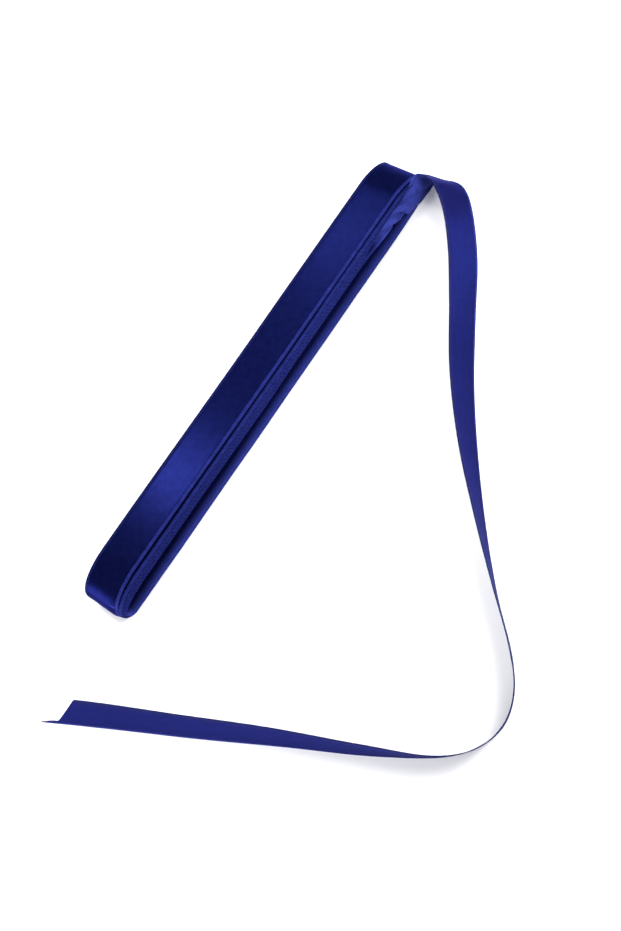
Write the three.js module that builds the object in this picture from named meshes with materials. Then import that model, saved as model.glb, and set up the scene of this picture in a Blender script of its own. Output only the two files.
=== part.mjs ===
// A flat-wound hank of satin ribbon lying on its side run, with its loose end standing on edge.
// Millimetres. +X runs along the hank to the end the loose end leaves, -Y is the front side, +Z is up.
import * as THREE from 'three'

const ribbonWidth = 12
const ribbonBlue = 0x1a2380
const satinRoughness = 0.45

// Outside of the wound loop: where its two turns end, and its height.
const hankLeft = -71
const hankRight = 71.2
const hankHeight = 9.4
const turnReach = 6.5

// The stack leans towards the front at its foot, where its right turn spreads towards the loose end.
const forwardLean = 1.4
const rightSpread = 0.8

// Hollow the loop closes around. It stops short on the right, where the tucked inner end fills it.
const hollowLeft = -65.5
const hollowRight = 50
const hollowLow = 1.4
const hollowHigh = 6.4
const hollowLeftReach = 5
const hollowRightReach = 3.5

// The slack upper run bows gently between the places where the layers press together.
const swell = 0.16
const swellLength = 62
const swellEase = 9

const runSteps = 40
const turnSteps = 14

// Bundles of turns from the outside in: how deep each one ends, as a share of the stack, and its two edges.
const bundles = [
  { depth: 0.2, front: -6.0, back: 6.0 },
  { depth: 0.46, front: -6.3, back: 5.6 },
  { depth: 0.73, front: -6.5, back: 5.8 },
  { depth: 1.0, front: -6.8, back: 5.3 }
]

// Loose end, a section a row: foot on the surface, and how far the top edge leans towards the hank in degrees.
const tailRows = [
  { x: 75.4, y: -7.6, lean: 31 },
  { x: 76.0, y: -12.7, lean: 31.5 },
  { x: 75.0, y: -17.1, lean: 33.5 },
  { x: 72.7, y: -20.3, lean: 33 },
  { x: 66.8, y: -25.8, lean: 28.6 },
  { x: 57.3, y: -33.1, lean: 24.8 },
  { x: 43.8, y: -41.7, lean: 18.8 },
  { x: 27.1, y: -52.6, lean: 15.5 },
  { x: 11.1, y: -64.6, lean: 9.2 },
  { x: -4.3, y: -77.5, lean: -0.3 },
  { x: -15.8, y: -88.6, lean: -5.2 },
  { x: -26.8, y: -100.2, lean: -7.6 },
  { x: -33.2, y: -104.9, lean: -11.3 },
  { x: -40.9, y: -106.9, lean: -15.3 },
  { x: -48.5, y: -104.8, lean: -13.6 },
  { x: -54.3, y: -99.4, lean: -8.4 },
  { x: -62.5, y: -85.6, lean: 0.4 },
  { x: -73.4, y: -64.2, lean: 9.9 },
  { x: -84.1, y: -42.8, lean: 15.8 },
  { x: -94.7, y: -21.2, lean: 20.3 },
  { x: -103.9, y: -2.9, lean: 21.5 }
]
const tailThickness = 1
const tailSteps = 150
// The end is cut on the slant: the top edge stops this far before the tip, and a narrow tongue runs on.
const cutRun = 15
const tongueRun = 5
const tongueShare = 0.12

function closedMesh(name, points, faces) {
  const geometry = new THREE.BufferGeometry()
  geometry.setAttribute('position', new THREE.Float32BufferAttribute(points.flat(), 3))
  geometry.setIndex(faces.flat())
  geometry.computeVertexNormals()
  const satin = new THREE.MeshStandardMaterial({ color: ribbonBlue, roughness: satinRoughness })
  satin.name = name
  const mesh = new THREE.Mesh(geometry, satin)
  mesh.name = name
  return mesh
}

// Points round a long loop with rounded turns, from the right end of its upper run to the left and back.
function loopPoints({ left, right, low, high, leftReach, rightReach }) {
  const middle = (low + high) / 2
  const half = (high - low) / 2
  const runRight = right - rightReach
  const runLeft = left + leftReach
  const points = []
  for (let i = 0; i < runSteps; i += 1) {
    points.push([runRight + (runLeft - runRight) * i / runSteps, high])
  }
  for (let i = 0; i < turnSteps; i += 1) {
    const angle = Math.PI * i / turnSteps
    points.push([runLeft - leftReach * Math.sin(angle), middle + half * Math.cos(angle)])
  }
  for (let i = 0; i < runSteps; i += 1) {
    points.push([runLeft + (runRight - runLeft) * i / runSteps, low])
  }
  for (let i = 0; i < turnSteps; i += 1) {
    const angle = Math.PI * i / turnSteps
    points.push([runRight + rightReach * Math.sin(angle), middle - half * Math.cos(angle)])
  }
  return points
}

// Height the upper run gains at x, fading out at both turns.
function swellAt(x) {
  const fromEnd = Math.min(x - hankLeft, hankRight - x)
  const fade = THREE.MathUtils.smoothstep(fromEnd, 0, swellEase)
  return -swell * fade * (1 - Math.cos(2 * Math.PI * (x - hankLeft) / swellLength))
}

// Where a point of the loop goes once the stack leans, the upper run bows and the right turn spreads.
function settle(x, across, z) {
  const drop = 1 - z / hankHeight
  const onTurn = THREE.MathUtils.smoothstep(x, hankRight - turnReach, hankRight)
  const upper = THREE.MathUtils.smoothstep(z, hollowLow, hollowHigh)
  return [
    x + onTurn * rightSpread * (bundles[0].back - across) * drop * drop,
    across - forwardLean * drop,
    z + upper * swellAt(x)
  ]
}

// Outline of the stack of turns: share of its depth and place across, stepping at each bundle.
function stackOutline() {
  const front = []
  const back = []
  let from = 0
  for (const bundle of bundles) {
    front.push([from, bundle.front], [bundle.depth, bundle.front])
    back.unshift([bundle.depth, bundle.back], [from, bundle.back])
    from = bundle.depth
  }
  return front.concat(back)
}

function makeHank() {
  const outer = loopPoints({
    left: hankLeft, right: hankRight, low: 0, high: hankHeight, leftReach: turnReach, rightReach: turnReach
  })
  const inner = loopPoints({
    left: hollowLeft,
    right: hollowRight,
    low: hollowLow,
    high: hollowHigh,
    leftReach: hollowLeftReach,
    rightReach: hollowRightReach
  })
  const outline = stackOutline()
  const points = []
  for (let i = 0; i < outer.length; i += 1) {
    for (const [depth, across] of outline) {
      const x = THREE.MathUtils.lerp(outer[i][0], inner[i][0], depth)
      const z = THREE.MathUtils.lerp(outer[i][1], inner[i][1], depth)
      points.push(settle(x, across, z))
    }
  }
  const count = outline.length
  const faces = []
  for (let i = 0; i < outer.length; i += 1) {
    const next = (i + 1) % outer.length
    for (let j = 0; j < count; j += 1) {
      const after = (j + 1) % count
      const [a, b] = [i * count + j, i * count + after]
      const [c, d] = [next * count + after, next * count + j]
      faces.push([a, c, b], [a, d, c])
    }
  }
  return closedMesh('hank', points, faces)
}

// Four corners of the loose end's section: foot left and right, top right and left, seen along the run.
function tailSection(curve, step) {
  const share = step / tailSteps
  const here = curve.getPointAt(share)
  const tangent = curve.getTangentAt(share)
  const run = new THREE.Vector3(tangent.x, tangent.y, 0).normalize()
  const side = new THREE.Vector3(-run.y, run.x, 0)
  const lean = THREE.MathUtils.degToRad(here.z)
  const up = new THREE.Vector3(0, 0, Math.cos(lean)).addScaledVector(side, -Math.sin(lean))
  const out = new THREE.Vector3(0, 0, Math.sin(lean)).addScaledVector(side, Math.cos(lean))
  const foot = new THREE.Vector3(here.x, here.y, 0)
  const toTip = curve.getLength() * (1 - share)
  const cutShare = (toTip - tongueRun) / (cutRun - tongueRun)
  const width = ribbonWidth * THREE.MathUtils.clamp(cutShare, tongueShare, 1)
  const top = foot.clone().addScaledVector(up, width)
  const footHalf = tailThickness / 2 / Math.cos(lean)
  return [
    foot.clone().addScaledVector(side, footHalf),
    foot.clone().addScaledVector(side, -footHalf),
    top.clone().addScaledVector(out, -tailThickness / 2),
    top.clone().addScaledVector(out, tailThickness / 2)
  ]
}

function makeTail() {
  const rows = tailRows.map(row => new THREE.Vector3(row.x, row.y, row.lean))
  const curve = new THREE.CatmullRomCurve3(rows)
  const points = []
  const faces = []
  for (let step = 0; step <= tailSteps; step += 1) {
    for (const corner of tailSection(curve, step)) points.push(corner.toArray())
  }
  const count = 4
  for (let step = 0; step < tailSteps; step += 1) {
    for (let j = 0; j < count; j += 1) {
      const after = (j + 1) % count
      const [a, b] = [step * count + j, step * count + after]
      const [c, d] = [(step + 1) * count + after, (step + 1) * count + j]
      faces.push([a, c, b], [a, d, c])
    }
  }
  const last = tailSteps * count
  faces.push([0, 1, 2], [0, 2, 3], [last, last + 2, last + 1], [last, last + 3, last + 2])
  return closedMesh('tail', points, faces)
}

const part = new THREE.Group()
part.name = 'ribbon_hank'
part.add(makeHank(), makeTail())
export default part
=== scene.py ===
import math

import bmesh
import bpy
import numpy as np
from mathutils import Matrix, Vector, noise


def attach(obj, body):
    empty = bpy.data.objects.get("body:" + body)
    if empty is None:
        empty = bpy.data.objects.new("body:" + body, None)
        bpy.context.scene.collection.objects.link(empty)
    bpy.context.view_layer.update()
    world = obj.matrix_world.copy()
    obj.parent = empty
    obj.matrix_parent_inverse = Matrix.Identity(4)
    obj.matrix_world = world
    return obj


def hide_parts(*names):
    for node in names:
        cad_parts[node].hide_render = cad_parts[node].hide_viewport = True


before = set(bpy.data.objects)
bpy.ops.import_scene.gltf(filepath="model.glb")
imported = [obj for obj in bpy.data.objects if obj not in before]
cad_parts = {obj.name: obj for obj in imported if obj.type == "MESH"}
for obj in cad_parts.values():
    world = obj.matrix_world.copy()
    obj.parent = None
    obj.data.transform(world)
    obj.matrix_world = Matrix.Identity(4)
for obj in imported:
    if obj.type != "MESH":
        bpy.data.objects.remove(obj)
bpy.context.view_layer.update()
scene = bpy.context.scene
mm = 0.001
print("frame loaded")

cameraSetup = {
    "place": (-60.8, -209.9, 307.0),  # mm, from the middle of the hank's underside
    "lookDown": 58.17,                # degrees below level
    "lookRight": 15.13,               # degrees from +Y towards +X
    "roll": 42.65,                    # degrees the picture is turned
    "lens": 54.14,
    "sensor": 36,
    "near": 0.01,                     # metres, as the next
    "far": 20,
}


def makeCamera(c):
    down, right, roll = (math.radians(c[k]) for k in ("lookDown", "lookRight", "roll"))
    ahead = Vector((math.sin(right) * math.cos(down), math.cos(right) * math.cos(down), -math.sin(down)))
    level = ahead.cross(Vector((0, 0, 1))).normalized()
    over = level.cross(ahead)
    across = math.cos(roll) * level - math.sin(roll) * over
    up = math.sin(roll) * level + math.cos(roll) * over
    camera = bpy.data.objects.new("camera", bpy.data.cameras.new("camera"))
    camera.data.lens = c["lens"]
    camera.data.sensor_width = c["sensor"]
    camera.data.clip_start = c["near"]
    camera.data.clip_end = c["far"]
    turn = Matrix((across, up, -ahead)).transposed().to_4x4()
    camera.matrix_world = Matrix.Translation(Vector(c["place"]) * mm) @ turn
    scene.collection.objects.link(camera)
    scene.camera = camera


makeCamera(cameraSetup)
print("camera set")

studio = {
    "floorSize": 6.0,          # metres
    "floorTone": (0.9, 0.9, 0.91, 1),
    "floorRoughness": 0.9,
    "floorSpecular": 0.1,
    "floorDrop": 0.00002,      # metres under the frame's zero height
    "skyTone": (0.96, 0.97, 1.0, 1),
    "skyPower": 0.5,
    # soft boxes: place and aim in mm, size in mm, watts
    "boxes": [
        {"name": "backStrip", "place": (-4, 170, 250), "aim": (-29, 0, 9), "size": (24, 260), "watts": 0.62},
        {"name": "rightStrip", "place": (134, 160, 250), "aim": (48, 0, 9), "size": (22, 260), "watts": 0.34},
        {"name": "midStrip", "place": (88, 160, 250), "aim": (20, 0, 9), "size": (70, 260), "watts": 0.07},
        {"name": "frontHigh", "place": (95, -210, 250), "aim": (30, -7, 6), "size": (140, 90), "watts": 1.0},
        {"name": "rightLow", "place": (345, -125, 70), "aim": (69, -24, 5), "size": (40, 120), "watts": 1.15},
        {"name": "farRightLow", "place": (325, -200, 80), "aim": (10, -65, 5), "size": (90, 140),
         "watts": 0.8},
        {"name": "leftLow", "place": (-415, -26, 80), "aim": (-85, -42, 5), "size": (30, 140), "watts": 1.3},
        {"name": "leftFill", "place": (-380, -90, 90), "aim": (-80, -54, 5), "size": (240, 150),
         "watts": 0.9},
        {"name": "leftBack", "place": (-335, 215, 62), "aim": (-69, 0, 6), "size": (170, 150), "watts": 1.2},
    ],
}


def makeFloor(c):
    mesh = bmesh.new()
    bmesh.ops.create_grid(mesh, x_segments=1, y_segments=1, size=c["floorSize"] / 2)
    bmesh.ops.translate(mesh, verts=mesh.verts, vec=(0, 0, -c["floorDrop"]))
    data = bpy.data.meshes.new("floor")
    mesh.to_mesh(data)
    mesh.free()
    floor = bpy.data.objects.new("floor", data)
    scene.collection.objects.link(floor)
    paint = bpy.data.materials.new("paleFloor")
    paint.use_nodes = True
    shader = paint.node_tree.nodes["Principled BSDF"]
    shader.inputs["Base Color"].default_value = c["floorTone"]
    shader.inputs["Roughness"].default_value = c["floorRoughness"]
    shader.inputs["Specular IOR Level"].default_value = c["floorSpecular"]
    data.materials.append(paint)


def makeSky(c):
    world = bpy.data.worlds.new("softSky")
    world.use_nodes = True
    sky = world.node_tree.nodes["Background"]
    sky.inputs["Color"].default_value = c["skyTone"]
    sky.inputs["Strength"].default_value = c["skyPower"]
    scene.world = world


def hangBox(box):
    lamp = bpy.data.lights.new(box["name"], "AREA")
    lamp.shape = "RECTANGLE"
    lamp.size, lamp.size_y = (s * mm for s in box["size"])
    lamp.energy = box["watts"]
    holder = bpy.data.objects.new(box["name"], lamp)
    place, aim = Vector(box["place"]) * mm, Vector(box["aim"]) * mm
    beam = (aim - place).normalized()
    # the second size lies as near to Y as the aim allows
    long = Vector((0, 1, 0)) - beam * beam.y
    long.normalize()
    wide = long.cross(-beam)
    holder.matrix_world = Matrix.Translation(place) @ Matrix((wide, long, -beam)).transposed().to_4x4()
    scene.collection.objects.link(holder)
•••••
*Aim of the task:*
Check each line above for the string "collection" and show the ones that have it.

*Exercise result:*
        bpy.context.scene.collection.objects.link(empty)
    scene.collection.objects.link(camera)
    scene.collection.objects.link(floor)
    scene.collection.objects.link(holder)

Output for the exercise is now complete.